*Task details:* Everything from the first line to the line containing "LOWEST_WEBBING = 1.35" is to be repeated exactly; nothing past it.
Start of Given data
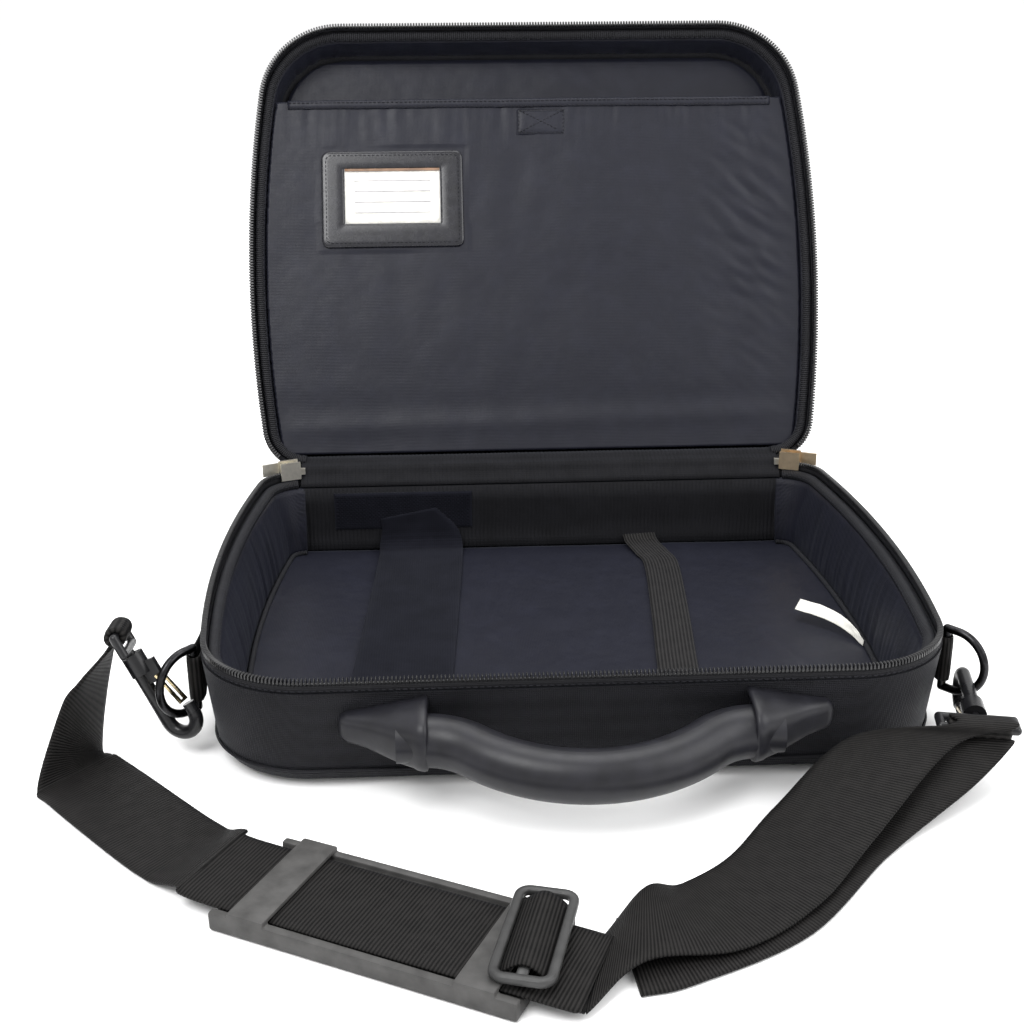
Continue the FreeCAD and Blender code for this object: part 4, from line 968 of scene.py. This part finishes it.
# Each run of webbing: centre of each station, and half of the width as a vector.
LEFT_RUN = [
    (vec(-224.7, -101.2, 56.1), vec(-1.6, 13.5, -3.4)),
    (vec(-233.0, -109.0, 39.0), vec(1.0, 16.5, -11.0)),
    (vec(-238.2, -119.4, 21.6), vec(4.3, 13.3, -18.0)),
    (vec(-242.0, -127.0, 2.4), vec(13.7, 15.0, 0)),
    (vec(-232.0, -138.0, 1.4), vec(15.0, 17.0, 0)),
    (vec(-192.0, -182.0, 1.4), vec(16.0, 16.6, 0)),
    (vec(-176.0, -198.0, 1.4), vec(14.0, 18.4, 0)),
    (vec(-163.0, -210.0, 7.3), vec(11.5, 20.0, 0)),
    (vec(-150.0, -221.8, 7.3), vec(10.4, 20.5, 0)),
    (vec(-22.0, -286.2, 7.3), vec(10.4, 20.5, 0)),
    (vec(-8.0, -288.0, 3.8), vec(6.0, 22.2, 0)),
]
UPPER_RUN = [
    (vec(-7.6, -288.0, 3.8), vec(6.0, 22.2, 0)),
    (vec(14.0, -266.0, 9.0), vec(3.0, 22.8, 0)),
    (vec(42.0, -257.0, 4.6), vec(-9.0, 21.2, 0)),
    (vec(72.0, -235.0, 5.0), vec(-15.0, 17.4, 0)),
    (vec(102.0, -200.0, 9.0), vec(-17.6, 14.8, 0)),
    (vec(146.0, -163.0, 26.0), vec(-22.0, 6.0, 0)),
    (vec(182.9, -164.0, 33.4), vec(-14.2, 2.9, 0)),
    (vec(184.1, -156.5, 34.4), vec(-13.7, 2.8, 0)),
]
RETURN_RUN = [
    (vec(184.1, -157.4, 23.4), vec(-13.7, 2.8, 0)),
    (vec(183.0, -162.7, 23.8), vec(-14.2, 2.9, 0)),
    (vec(152.0, -174.0, 13.0), vec(-21.0, 9.0, 0)),
    (vec(112.0, -198.0, 1.4), vec(-17.6, 14.8, 0)),
    (vec(68.0, -247.0, 1.4), vec(-13.0, 19.0, 0)),
    (vec(24.0, -271.0, 1.4), vec(-6.0, 22.2, 0)),
    (vec(6.0, -276.0, 1.4), vec(-2.0, 23.0, 0)),
]


LOWEST_WEBBING = 1.35


def webbing(name, run, node, seed):
    """One run of the shoulder strap, kept just clear of the floor."""
    centres = curve_points([c for c, _ in run], 9)
    halves = curve_points([h for _, h in run], 9)
    for centre in centres:
        centre.z = max(centre.z, LOWEST_WEBBING)
    made = strip(name, centres, halves, 1.9, 14, 0.25, seed)
    dress(made, WEBBING, "case", "webbing", node)


webbing("strap_left_webbing", LEFT_RUN, "strap_webbing_left", 1.0)
webbing("strap_upper_webbing", UPPER_RUN, "strap_webbing_upper", 2.0)
webbing("strap_return_webbing", RETURN_RUN, "strap_webbing_return", 3.0)

# Frame of each swivel eye: its origin, its post's axis, across it, and along its bars.
EYES = {
    "left": (vec(-214.453, -101.720, 48.963), vec(0.451381, -0.164226, -0.877089),
             vec(0.884757, 0.210164, 0.415976), vec(0.116018, -0.963774, 0.240164)),
    "right": (vec(187.115, -142.506, 28.468), vec(0.199960, 0.979804, 0), vec(0, 0, -1),
              vec(-0.979804, 0.199960, 0)),
}


def eye_point(side, along, across, through):
    """A point given in a swivel eye's own frame."""
    base, x_axis, y_axis, z_axis = EYES[side]
    return base + x_axis * along + y_axis * across + z_axis * through


EYE_FAR = -15.0
# Distance along the eye's bar, and the wrap's radius there.
WRAP_PROFILE = ([(-14.2, 2.65), (-14.2, 4.4)]
                + [(-13.5 + 1.5 * index, 5.0) for index in range(19)]
                + [(14.2, 4.4), (14.2, 2.65)])


def eye_wrap(side):
    """Gathered webbing turned round the far bar of a swivel eye."""
    rings = []
    for step in range(24):
        angle = 2 * math.pi * step / 24
        ring = []
        for through, radius in WRAP_PROFILE:
            if radius > 4:
                radius += 0.35 * math.cos(through * 1.4 + 2.0 * math.cos(angle))
            ring.append(eye_point(side, EYE_FAR + radius * math.cos(angle),
                                  radius * math.sin(angle), through))
        rings.append(ring)
    made = loft(f"strap_wrap_{side}", rings, closed_path=True)
    dress(made, WEBBING, "case", "webbing")


for side in EYES:
    eye_wrap(side)
    keep_node(f"swivel_eye_{side}", GLOSSY)
    keep_node(f"snap_hook_{side}", GLOSSY)
    keep_node(f"hook_gate_{side}", GATE)
    keep_node(f"d_ring_{side}", RING)
    plating = NICKEL if side == "left" else BRASS
    keep_node(f"zip_slider_{side}", plating)
    keep_node(f"zip_pull_{side}", plating)
keep_node("handle_grip", RUBBER)
keep_node("shoulder_pad", GREY_RUBBER, bevel=0.9)


# Where the front wall's face is at a height of 52, and how much it leans in per millimetre.
WALL_AT_BAND = 147.2
WALL_LEAN = 0.1125


def handle_cap(side, sign, mouth):
    """Moulded end cap: a rounded toe on the wall that swells to a flared, hollow mouth."""
    rings = []
    # Share of the way from toe to mouth, fullness in height, fullness out from the wall.
    stations = [(0.0, 0.30, 0.25), (0.012, 0.62, 0.6), (0.04, 0.85, 0.85), (0.10, 1.0, 1.0),
                (0.3, 1.0, 1.0), (0.5, 1.0, 1.0), (0.7, 1.0, 1.0), (0.84, 1.0, 1.0),
                (0.88, 1.03, 1.03), (0.955, 1.045, 1.04), (0.985, 1.03, 1.02),
                (1.0, 0.97, 0.97), (0.995, 0.88, 0.9), (0.95, 0.84, 0.86)]
    for share, fat_z, fat_y in stations:
        x = mouth + sign * 41.5 * (1 - share)
        ease = share * share * (3 - 2 * share)
        low, high = 26.5 - 8.0 * ease, 42.5 + 7.0 * ease
        deep = 8.8 + 21.0 * ease
        middle, half = (low + high) / 2, (high - low) / 2 * fat_z
        ring = []
        for step in range(33):
            angle = math.pi * step / 32
            z = middle + half * math.copysign(abs(math.cos(angle)) ** 0.62, math.cos(angle))
            wall = WALL_AT_BAND - WALL_LEAN * (52 - z) + 1.2
            y = -wall - (deep - 1.6) * fat_y * math.sin(angle) ** 0.62
            ring.append(Vector((x, y, z)))
        rings.append(ring)
    made = loft(f"handle_end_{side}", rings)
    dress(made, RUBBER, "case", "cap_plastic", f"handle_cap_{side}")


handle_cap("left", -1, -71.5)
handle_cap("right", 1, 75.5)

BUCKLE_AT = Matrix.Translation((-30.0, -276.0, 13.0)) @ Matrix.Rotation(
    math.radians(-15.0), 4, "Z")


def buckle_bar(name, points, wide, tall, closed):
    """Moulded bar of rounded section along points in the buckle's own plane."""
    rings = []
    for index, point in enumerate(points):
        ahead = travel(points, index, closed).normalized()
        side = Vector((ahead.y, -ahead.x, 0))
        ring = []
        for step in range(16):
            angle = 2 * math.pi * step / 16
            c, d = math.cos(angle), math.sin(angle)
            ring.append(BUCKLE_AT @ (point + side * math.copysign(abs(c) ** 0.6, c) * wide
                                     + Vector((0, 0, math.copysign(abs(d) ** 0.7, d) * tall))))
        rings.append(ring)
    return loft(name, rings, closed_path=closed)


def buckle():
    """Three-bar adjuster with the webbing looped over its middle bar."""
    frame_points = [Vector((x, y, 0)) for x, y in rounded_box((-11.2, 11.2), (-27.0, 27.0), 4.5)]
    outer = buckle_bar("strap_adjuster", frame_points, 2.0, 1.8, True)
    middle = buckle_bar("strap_adjuster_bar", [Vector((0, y, 0.0)) for y in
                                               (-26.5, -15, 0, 15, 26.5)], 2.3, 1.5, False)
    made = merge("strap_adjuster", [outer, middle])
    dress(made, BUCKLE, "case", "buckle_plastic", "strap_buckle")
    profile = [(-8.6, -1.9), (-7.4, -0.6), (-4.5, 1.6), (-2.0, 3.1), (0.0, 3.5), (2.0, 3.1),
               (4.5, 1.6), (7.4, -0.6), (8.6, -1.9)]
    centres = [BUCKLE_AT @ Vector((x, 0, z)) for x, z in profile]
    centres = curve_points(centres, 5)
    turn = BUCKLE_AT.to_3x3()
    halves = [turn @ Vector((0, 22.6, 0)) for _ in centres]
    loop = strip("strap_adjuster_loop", centres, halves, 1.7, 12)
    dress(loop, WEBBING, "case", "webbing")


buckle()
keep_node("zip_stops", NICKEL)

# ---------------------------------------------------------------- ring tabs


def ring_tab(side, sign):
    """Folded webbing that holds a side ring's bar and is sewn down on the shell."""
    bar = Vector((sign * 186.2, -100.0))
    around_bar = 3.05
    path = [(184.6, -69.0), (184.4, -76.0), (183.9, -86.0), (182.9, -95.0)]
    points = [Vector((sign * x, y)) for x, y in path]
    for step in range(9):
        angle = math.radians(180 + 180 * step / 8)
        points.append(bar + Vector((sign * math.cos(angle) * around_bar,
                                    math.sin(angle) * around_bar)))
    points += [Vector((sign * x, y)) for x, y in ((189.2, -95.0), (187.6, -87.0),
                                                 (186.9, -78.0), (186.9, -69.0))]
    centres = [Vector((p.x, p.y, 37.0)) for p in points]
    halves = [Vector((0, 0, 11.9)) for _ in centres]
    made = strip(f"ring_tab_{side}", centres, halves, 1.2, 8)
    dress(made, WEBBING, "case", "webbing", f"d_ring_tab_{side}")


for side, sign in (("left", -1), ("right", 1)):
    ring_tab(side, sign)

# ---------------------------------------------------------------- straps inside the base


def inner_strap(name, stations, thick, material, slot, node, ripple=0.3):
    """Flat strap through stations inside the base."""
    centres = curve_points([vec(*c) for c, _ in stations], 10)
    halves = curve_points([vec(*h) for _, h in stations], 10)
    made = strip(name, centres, halves, thick, 12, ripple, 7.0)
    dress(made, material, "case", slot, node)


inner_strap("loop_strap_pile", [
    ((-91.0, -100.0, 7.6), (27.0, -2.0, 0)), ((-88.0, -60.0, 7.6), (27.0, -2.0, 0)),
    ((-85.0, 0.0, 7.6), (27.0, -2.0, 0)), ((-82.0, 70.0, 7.7), (27.0, -2.0, 0)),
    ((-80.0, 120.0, 8.2), (27.0, -1.0, 0)), ((-80.0, 134.0, 11.5), (27.0, 0, 0)),
    ((-81.0, 138.0, 20.0), (24.5, 0, 1.0)), ((-88.0, 138.6, 31.0), (18.0, 0, 3.5)),
    ], 1.4, LOOP_PILE, "hook_tape", "hook_loop_strap")
inner_strap("elastic_band", [
    ((57.0, -100.0, 7.4), (11.0, -0.6, 0)), ((62.0, -40.0, 7.5), (11.0, -0.9, 0)),
    ((68.5, 30.0, 7.4), (11.0, -1.0, 0)), ((73.5, 98.0, 7.5), (11.0, 0.4, 0)),
    ((70.0, 118.0, 8.0), (10.8, 2.0, 0)), ((65.5, 133.0, 9.6), (10.8, 1.0, 0)),
    ((64.0, 138.0, 13.2), (10.5, 0, 0.5)),
    ], 1.2, ELASTIC, "elastic_webbing", "elastic_strap", ripple=0.2)


def hook_patch():
    """Rectangle of hook tape with rows of tiny hooks, sewn to the ribbed panel."""
    left, right, low, high = -136.0, -46.0, 20.0, 45.0
    rings = []
    for i in range(61):
        z = low + (high - low) * i / 60
        front, back = [], []
        for j in range(181):
            x = left + (right - left) * j / 180
            edge = min(x - left, right - x, z - low, high - z)
            rise = 0.9 * (1 - math.exp(-edge / 0.5))
            if edge > 1.6:
                rise += 0.35 * (math.sin(x * 2.6) * math.sin(z * 2.6) > 0)
            front.append(Vector((x, 139.9 - rise, z)))
            back.append(Vector((x, 141.0, z)))
        rings.append(front + back[::-1])
    dress(loft("hook_patch_pile", rings), LOOP_PILE, "case", "hook_tape", "hook_patch")


hook_patch()
inner_strap("care_tag_cloth", [
    ((168.5, -26.0, 9.2), (0.2, 0, 1.8)), ((165.5, -14.0, 11.4), (0.9, 0.4, 2.3)),
    ((160.0, -3.0, 13.4), (1.6, 1.2, 2.4)), ((151.5, 7.0, 14.6), (2.2, 2.2, 2.2)),
    ((141.5, 17.0, 14.4), (2.4, 3.4, 1.6)),
    ], 0.28, TAG, "tag_fabric", "care_tag", ripple=0.5)

# ---------------------------------------------------------------- floor, light and camera


def plain_plane(name, size, height, material):
    """Large level floor for the picture only, in metres."""
    mesh = bpy.data.meshes.new(name)
    mesh.from_pydata([(-size, -size, height), (size, -size, height), (size, size, height),
                      (-size, size, height)], [], [(0, 1, 2, 3)])
    obj = bpy.data.objects.new(name, mesh)
    scene.collection.objects.link(obj)
    obj.data.materials.append(material)


STUDIO = Paint("studio_floor", (0.97, 0.97, 0.97), 0.9, specular=0.05)
plain_plane("studio_floor", 60.0, -0.0002, STUDIO.done())

world = bpy.data.worlds.new("studio")
scene.world = world
world.use_nodes = True
world.node_tree.nodes["Background"].inputs["Color"].default_value = (1, 1, 1, 1)
world.node_tree.nodes["Background"].inputs["Strength"].default_value = 1.05


def area_light(name, at, aim, size, power):
    """Square soft light, in metres and watts, turned to shine at a point."""
    data = bpy.data.lights.new(name, "AREA")
    data.size = size
    data.energy = power
    obj = bpy.data.objects.new(name, data)
    obj.location = at
    obj.rotation_mode = "QUATERNION"
    obj.rotation_quaternion = (Vector(at) - Vector(aim)).to_track_quat("Z", "Y")
    scene.collection.objects.link(obj)


area_light("key", (-0.7, -0.9, 1.6), (0, 0, 0.1), 0.9, 26)
area_light("fill", (1.2, -0.6, 1.1), (0, 0, 0.1), 1.2, 16)
area_light("top", (0.1, 0.5, 1.9), (0, 0.1, 0.1), 1.2, 22)

FORWARD = Vector((0.0400, 0.9355, -0.3512)).normalized()
LEVEL_RIGHT = Vector((0.99909, -0.04269, 0.0)).normalized()
LEVEL_UP = LEVEL_RIGHT.cross(FORWARD).normalized()
ROLL = -0.0077
RIGHT_AXIS = LEVEL_RIGHT * math.cos(ROLL) + LEVEL_UP * math.sin(ROLL)
UP_AXIS = LEVEL_UP * math.cos(ROLL) - LEVEL_RIGHT * math.sin(ROLL)
camera = bpy.data.cameras.new("camera")
camera.lens = 49.0
camera.sensor_width = 36.0
camera.clip_start = 0.01
camera_obj = bpy.data.objects.new("camera", camera)
scene.collection.objects.link(camera_obj)
camera_obj.matrix_world = Matrix.Translation((-0.05655, -0.71832, 0.35195)) @ Matrix(
    (RIGHT_AXIS, UP_AXIS, -FORWARD)).transposed().to_4x4()
scene.camera = camera_obj
scene.view_settings.view_transform = "Standard"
End of Given data
*Output for this task:*
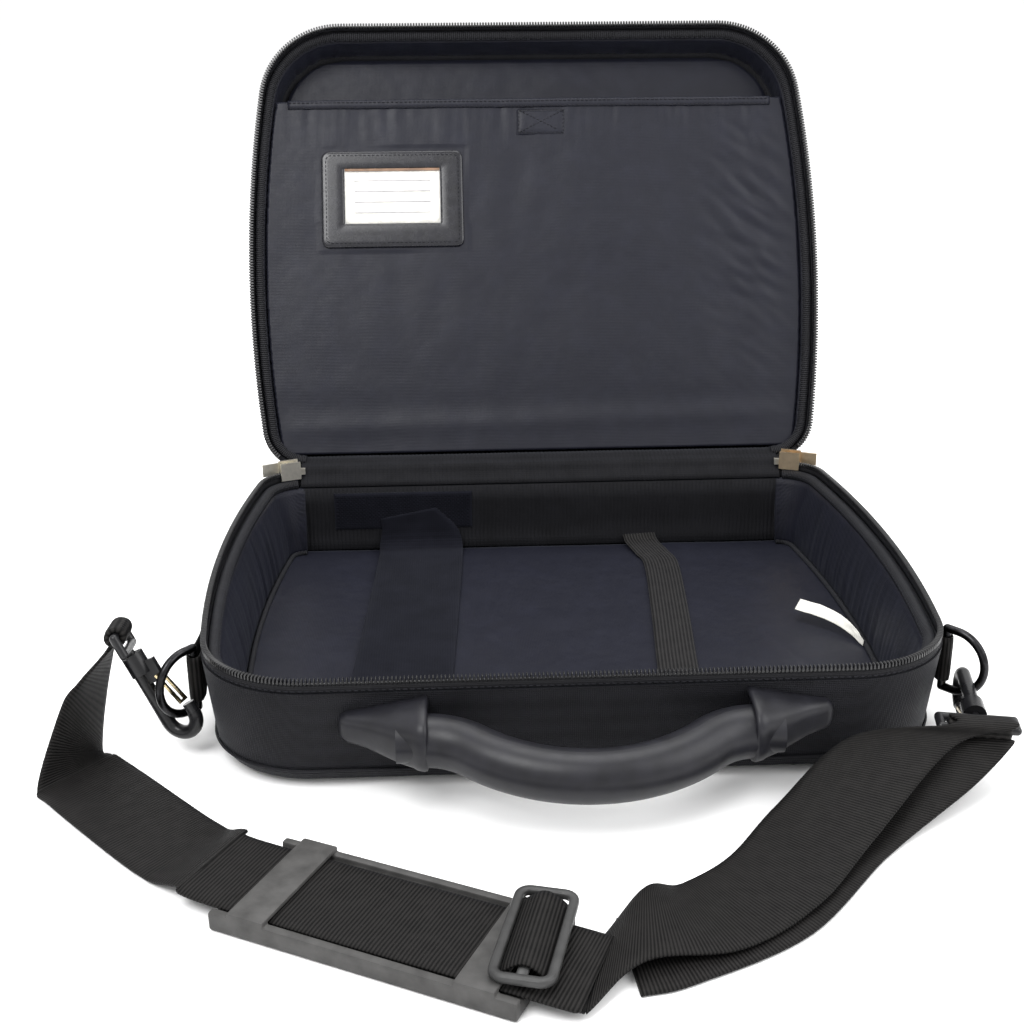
Continue the FreeCAD and Blender code for this object: part 4, from line 968 of scene.py. This part finishes it.
# Each run of webbing: centre of each station, and half of the width as a vector.
LEFT_RUN = [
    (vec(-224.7, -101.2, 56.1), vec(-1.6, 13.5, -3.4)),
    (vec(-233.0, -109.0, 39.0), vec(1.0, 16.5, -11.0)),
    (vec(-238.2, -119.4, 21.6), vec(4.3, 13.3, -18.0)),
    (vec(-242.0, -127.0, 2.4), vec(13.7, 15.0, 0)),
    (vec(-232.0, -138.0, 1.4), vec(15.0, 17.0, 0)),
    (vec(-192.0, -182.0, 1.4), vec(16.0, 16.6, 0)),
    (vec(-176.0, -198.0, 1.4), vec(14.0, 18.4, 0)),
    (vec(-163.0, -210.0, 7.3), vec(11.5, 20.0, 0)),
    (vec(-150.0, -221.8, 7.3), vec(10.4, 20.5, 0)),
    (vec(-22.0, -286.2, 7.3), vec(10.4, 20.5, 0)),
    (vec(-8.0, -288.0, 3.8), vec(6.0, 22.2, 0)),
]
UPPER_RUN = [
    (vec(-7.6, -288.0, 3.8), vec(6.0, 22.2, 0)),
    (vec(14.0, -266.0, 9.0), vec(3.0, 22.8, 0)),
    (vec(42.0, -257.0, 4.6), vec(-9.0, 21.2, 0)),
    (vec(72.0, -235.0, 5.0), vec(-15.0, 17.4, 0)),
    (vec(102.0, -200.0, 9.0), vec(-17.6, 14.8, 0)),
    (vec(146.0, -163.0, 26.0), vec(-22.0, 6.0, 0)),
    (vec(182.9, -164.0, 33.4), vec(-14.2, 2.9, 0)),
    (vec(184.1, -156.5, 34.4), vec(-13.7, 2.8, 0)),
]
RETURN_RUN = [
    (vec(184.1, -157.4, 23.4), vec(-13.7, 2.8, 0)),
    (vec(183.0, -162.7, 23.8), vec(-14.2, 2.9, 0)),
    (vec(152.0, -174.0, 13.0), vec(-21.0, 9.0, 0)),
    (vec(112.0, -198.0, 1.4), vec(-17.6, 14.8, 0)),
    (vec(68.0, -247.0, 1.4), vec(-13.0, 19.0, 0)),
    (vec(24.0, -271.0, 1.4), vec(-6.0, 22.2, 0)),
    (vec(6.0, -276.0, 1.4), vec(-2.0, 23.0, 0)),
]


LOWEST_WEBBING = 1.35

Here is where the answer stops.